For more than a century, posters, advertisements, and brochures have
characterized Canada as a desirable tourist destination offering
spectacular scenery, wild animals, outdoor recreation, and
state-of-the-art accommodations. However, these explicitly commercial
displays are not the only marketing tools at the country's disposal;
beginning in the 1890s, film also played a role in selling Canada. In
Northern Getaway Dominique Brégent-Heald investigates the connections
between film and tourism during the first half of the twentieth century,
exploring the economic, pedagogical, geopolitical, and socio-cultural
contexts and aspirations of tourism films. From the first moving images
of the 1890s through the end of the 1950s, a complex web of public and
private stakeholders in Canadian tourism experimented, sometimes in
collaboration with Hollywood, with a variety of film forms - 16 mm or 35
mm, feature or short films, fiction or nonfiction, professional or
amateur filmmakers - to promote Canada. Spectators, particularly
Americans, saw Canada as a tourist destination on screens in motion
picture theatres, schools, and fairgrounds.

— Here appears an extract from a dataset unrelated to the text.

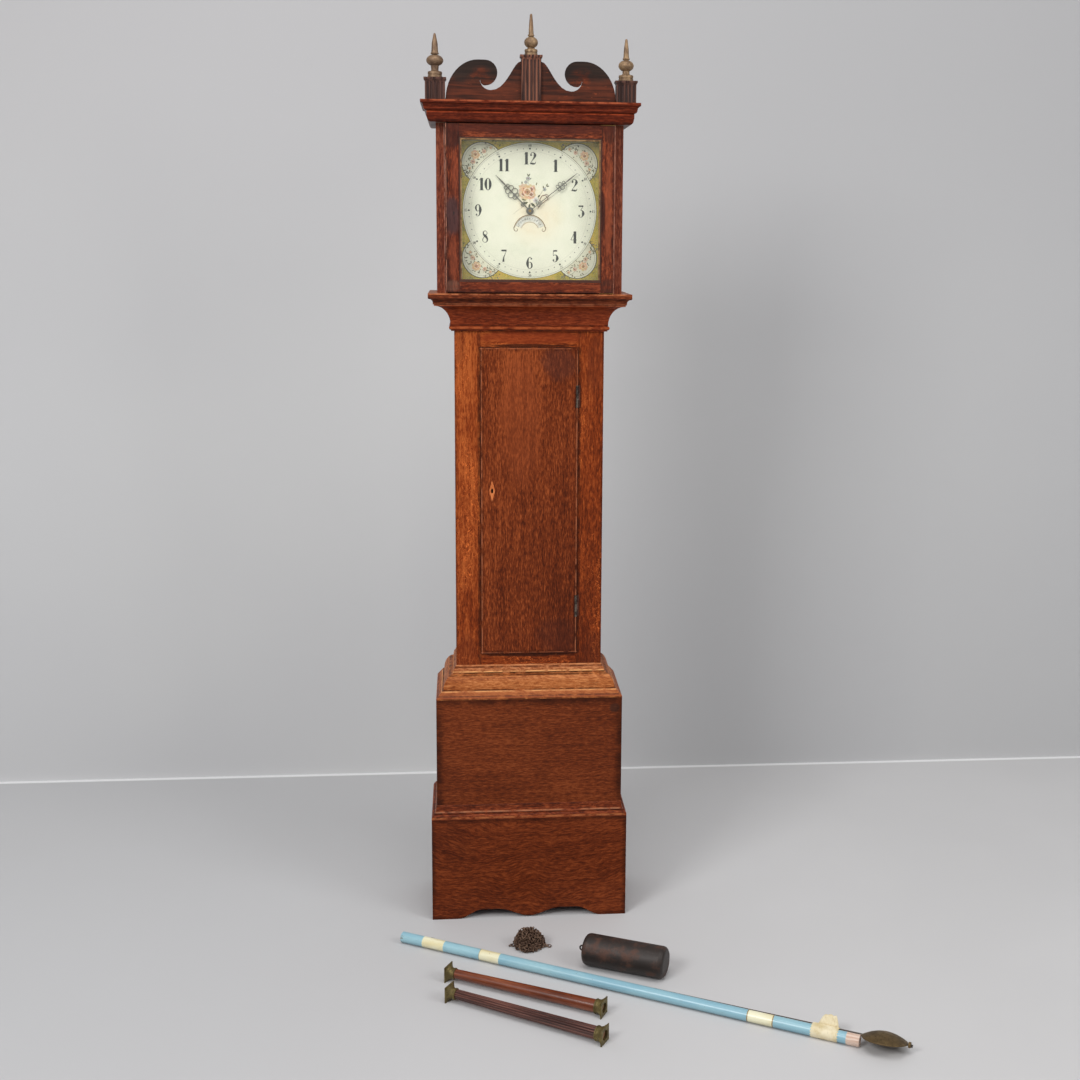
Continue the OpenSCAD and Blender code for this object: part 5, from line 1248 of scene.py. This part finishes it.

Rooted in settler colonial
representations that celebrate the nation's unspoiled but welcoming
wilderness landscapes, these films also characterize Canada as a
technologically and industrially advanced settler country. Using
evidence from a wide range of archival sources and drawing from current
scholarship in film history and tourism studies, Northern Getaway
demonstrates how Canada was an innovator in using film to shape and
project a recognizable destination brand.